912 F.2d 468
Unpublished Disposition
NOTICE: Ninth Circuit Rule 36-3 provides that dispositions other than opinions or orders designated for publication are not precedential and should not be cited except when relevant under the doctrines of law of the case, res judicata, or collateral estoppel.
Richard VAN BLANCHARD, Petitioner-Appellant,
v.
THE PEOPLE OF THE STATE OF CALIFORNIA, et al., Respondent-Appellee.
No. 89-55831.
United States Court of Appeals, Ninth Circuit.
Submitted July 12, 1990.*
Decided Aug. 29, 1990.
Before REINHARDT and CYNTHIA HOLCOMB HALL, Circuit Judges, and RE**, Chief Judge.
MEMORANDUM***
Richard Van Blanchard appeals pro se the district court's denial of his writ of habeas corpus. Blanchard sought the writ on the ground that the state court in which he was convicted, by granting the prosecution's motion to set aside his plea bargain, (a) deprived him of his liberty without due process, and (b) placed him in jeopardy twice for the same crime. Blanchard seeks specific performance of the plea bargain. We affirm.

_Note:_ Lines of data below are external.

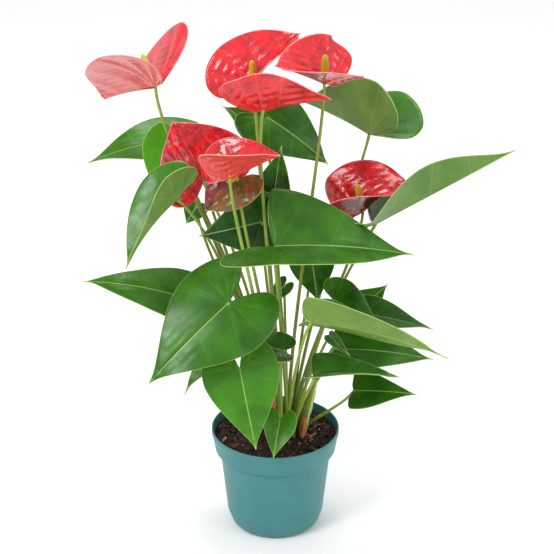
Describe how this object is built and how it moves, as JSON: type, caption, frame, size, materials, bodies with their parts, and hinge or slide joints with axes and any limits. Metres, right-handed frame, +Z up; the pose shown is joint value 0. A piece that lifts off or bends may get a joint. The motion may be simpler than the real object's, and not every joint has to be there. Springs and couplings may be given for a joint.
{
  "type": "potted anthurium",
  "caption": "Flowering anthurium house plant with heart-shaped green leaves and glossy red spathes, growing in peat in a round tapered plastic nursery pot.",
  "frame": {"origin": "middle of the pot's underside, on the surface that the pot stands on", "axes": "+Z up along the pot's axis, +Y away from the viewer's side, +X to the viewer's right"},
  "size_m": [0.4533, 0.2755, 0.5606],
  "materials": {
    "pot_teal": "satin moulded plastic",
    "peat": "moist coarse peat with bark fibres",
    "leaf_green": "waxy leaf, paler beneath",
    "leaf_young": "waxy young leaf, yellow-green",
    "stem_bronze": "smooth green to bronze stem",
    "spathe_red": "glossy lacquered red bract, puckered between veins",
    "spathe_old": "ageing bract, olive and rust",
    "spadix_yellow": "fine-beaded yellow spike",
    "bud_crimson": "rolled young bract",
    "sheath_brown": "dry papery sheath"
  },
  "bodies": {
    "root": {"pot": "pot_teal", "soil": "peat", "leaf_01": "leaf_green", "leaf_02": "leaf_young", "leaf_03": "leaf_green", "leaf_04": "leaf_green", "leaf_05": "leaf_green", "leaf_06": "leaf_green", "leaf_07": "leaf_green", "leaf_08": "leaf_young", "leaf_09": "leaf_green", "leaf_10": "leaf_green", "leaf_11": "leaf_green", "leaf_12": "leaf_green", "leaf_13": "leaf_green", "leaf_14": "leaf_green", "leaf_15": "leaf_green", "leaf_16": "leaf_green", "leaf_17": "leaf_green", "leaf_18": "leaf_green", "leaf_19": "leaf_green", "leaf_20": "leaf_green", "leaf_21": "leaf_green", "leaf_22": "leaf_green", "leaf_23": "leaf_green", "leaf_24": "leaf_green", "leaf_25": "leaf_green", "leaf_26": "leaf_green", "leaf_27": "leaf_green", "flower_1_stalk": "stem_bronze", "flower_1_spathe": "spathe_red", "flower_1_spadix": "spadix_yellow", "flower_2_stalk": "stem_bronze", "flower_2_spathe": "spathe_red", "flower_2_spadix": "spadix_yellow", "flower_3_stalk": "stem_bronze", "flower_3_spathe": "spathe_red", "flower_3_spadix": "spadix_yellow", "flower_4_stalk": "stem_bronze", "flower_4_spathe": "spathe_red", "flower_4_spadix": "spadix_yellow", "flower_5_stalk": "stem_bronze", "flower_5_spathe": "spathe_red", "flower_5_spadix": "spadix_yellow", "flower_6_stalk": "stem_bronze", "flower_6_spathe": "spathe_red", "flower_6_spadix": "spadix_yellow", "flower_7_stalk": "stem_bronze", "flower_7_spathe": "spathe_old", "flower_7_spadix": "spadix_yellow", "flower_8_stalk": "stem_bronze", "flower_8_spathe": "spathe_red", "flower_8_spadix": "spadix_yellow", "bud_stalk": "stem_bronze", "bud": "bud_crimson", "sheath_green": "leaf_young", "sheath_dry": "sheath_brown"}
  },
  "joints": []
}
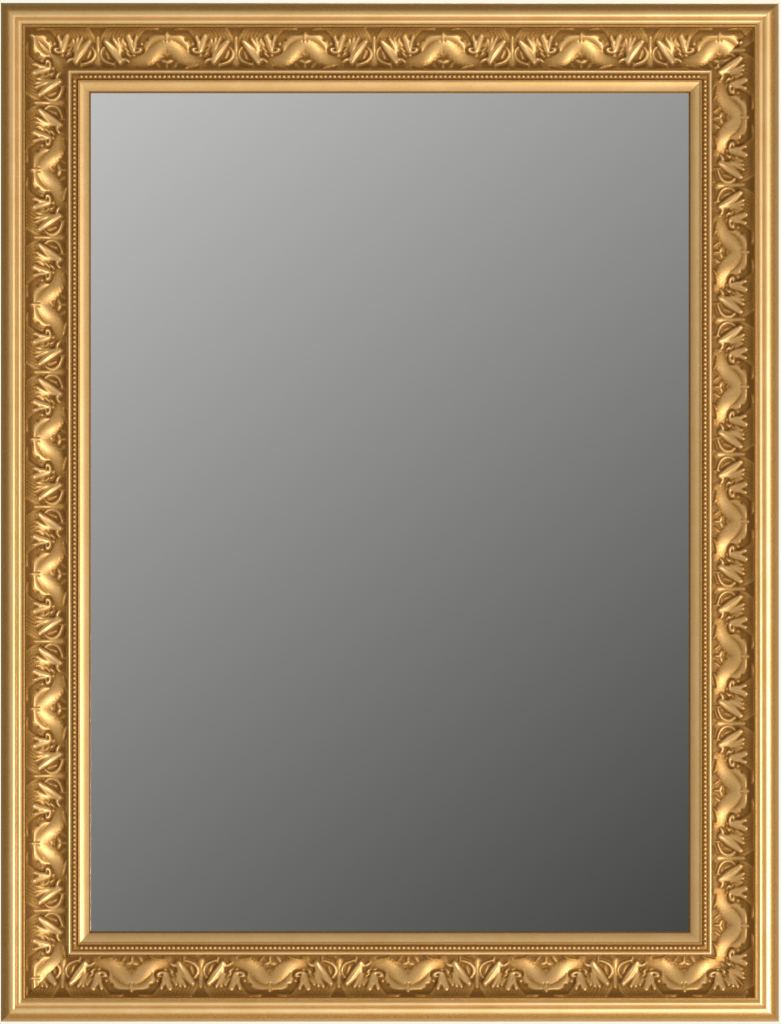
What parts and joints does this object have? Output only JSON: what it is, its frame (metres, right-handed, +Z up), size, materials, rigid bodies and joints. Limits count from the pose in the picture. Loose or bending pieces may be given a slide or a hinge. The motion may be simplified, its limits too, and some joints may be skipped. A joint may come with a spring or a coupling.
{
  "type": "wall mirror",
  "caption": "Upright rectangular wall mirror in a deep moulded frame, carved with acanthus leaves and arched straps and finished in antique gold.",
  "frame": {"origin": "on the wall plane, on the back of the top rail, midway between the two hangers and level with their teeth", "axes": "+Z up, +Y into the wall, so the mirror faces -Y, and +X to the right of someone looking into it"},
  "size_m": [0.6462, 0.034, 0.8462],
  "materials": {
    "antique_gilding": "wood with moulded ornament, gilded, satin, with brown patina in the hollows",
    "silvered_glass": "flat polished glass, silvered behind, no bevel",
    "backing_board": "brown hardboard, matt",
    "plated_steel": "thin zinc-plated steel, dull"
  },
  "bodies": {
    "root": {"rail_top": "antique_gilding", "rail_bottom": "antique_gilding", "rail_left": "antique_gilding", "rail_right": "antique_gilding", "mirror_glass": "silvered_glass", "backing_board": "backing_board", "hanger_left": "plated_steel", "hanger_right": "plated_steel", "screw_left_inner": "plated_steel", "screw_left_outer": "plated_steel", "screw_right_inner": "plated_steel", "screw_right_outer": "plated_steel", "retaining_point_1": "plated_steel", "retaining_point_2": "plated_steel", "retaining_point_3": "plated_steel", "retaining_point_4": "plated_steel", "retaining_point_5": "plated_steel", "retaining_point_6": "plated_steel", "retaining_point_7": "plated_steel", "retaining_point_8": "plated_steel", "retaining_point_9": "plated_steel", "retaining_point_10": "plated_steel"}
  },
  "joints": []
}
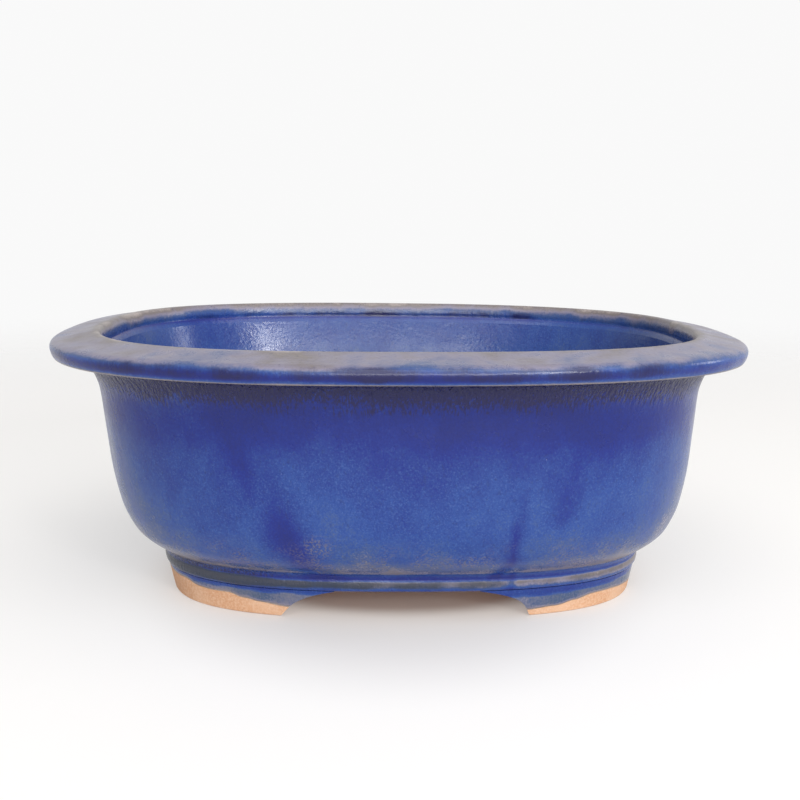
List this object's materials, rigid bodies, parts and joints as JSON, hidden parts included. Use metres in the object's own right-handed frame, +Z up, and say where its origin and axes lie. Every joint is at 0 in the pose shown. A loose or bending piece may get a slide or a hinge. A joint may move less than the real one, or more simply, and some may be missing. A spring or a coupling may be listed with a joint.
{
  "type": "bonsai pot",
  "caption": "Low oval bonsai pot in blue glazed stoneware, with an everted rim, a full belly, a moulded base and arched corner feet.",
  "frame": {"origin": "on the ground, under the middle of the pot", "axes": "+X along the pot's length, +Y from the front to the back, +Z up"},
  "size_m": [0.22, 0.176, 0.0826],
  "materials": {
    "rim_glaze": "satin blue glaze worn thin to a grey bloom on the flat of the rim",
    "blue_glaze": "satin cobalt blue glaze with runs, mottling and a dark band under the rim",
    "thin_glaze": "blue glaze broken thin and brown on the moulding, pooled blue in the grooves",
    "bare_clay": "matt unglazed stoneware",
    "foot_clay": "matt buff stoneware, bare at the sole below a hand-wiped glaze line"
  },
  "bodies": {
    "root": {"rim_lip": "rim_glaze", "body_wall": "blue_glaze", "base_ridge": "thin_glaze", "floor_slab": "bare_clay", "foot_front_left": "foot_clay", "foot_front_right": "foot_clay", "foot_back_left": "foot_clay", "foot_back_right": "foot_clay"}
  },
  "joints": []
}
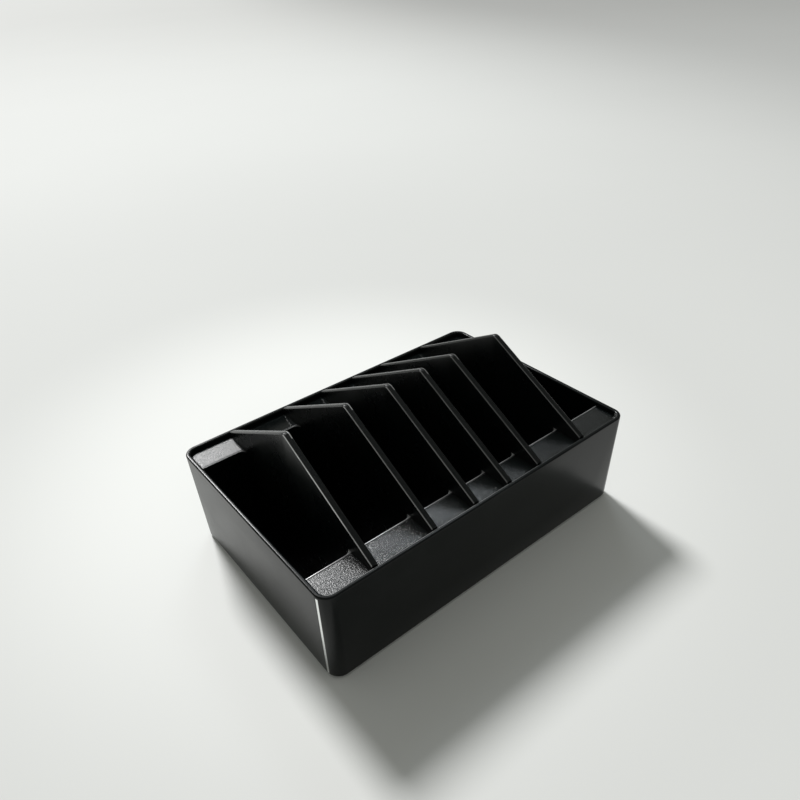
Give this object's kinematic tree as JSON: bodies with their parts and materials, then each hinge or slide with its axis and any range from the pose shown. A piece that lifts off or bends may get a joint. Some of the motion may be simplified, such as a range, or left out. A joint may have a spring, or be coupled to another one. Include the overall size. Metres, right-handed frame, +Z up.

The state court's denial of Blanchard's plea bargain at the time of sentencing conformed with California Penal Code Sec. 1192.5. The judge's initial acceptance of the plea was on the express condition that if, after reviewing the probation report on Blanchard's background, the bargain did not appear to be a fair one for everyone involved, the acceptance could be revoked. This reservation of final approval is explicitly sanctioned by section 1192.5. See People v. Stringham, 206 Cal.App.3d 184, 195 (1988); People v. Arbuckle, 22 Cal.3d 749, 754 (1978). Since section 1192.5 and cases interpreting it make plea agreements unenforceable prior to final judicial approval, it is not necessary to resolve the parties' dispute about whether Blanchard misled the prosecution in such a way that the prosecution would have an independent right to rescind the bargain. Section 1192.5 was properly applied and, as applied, is constitutional. See Mabry v. Johnson, 467 U.S. 504, 509 (1984); Santobello v. New York, 404 U.S. 257, 262 (1971).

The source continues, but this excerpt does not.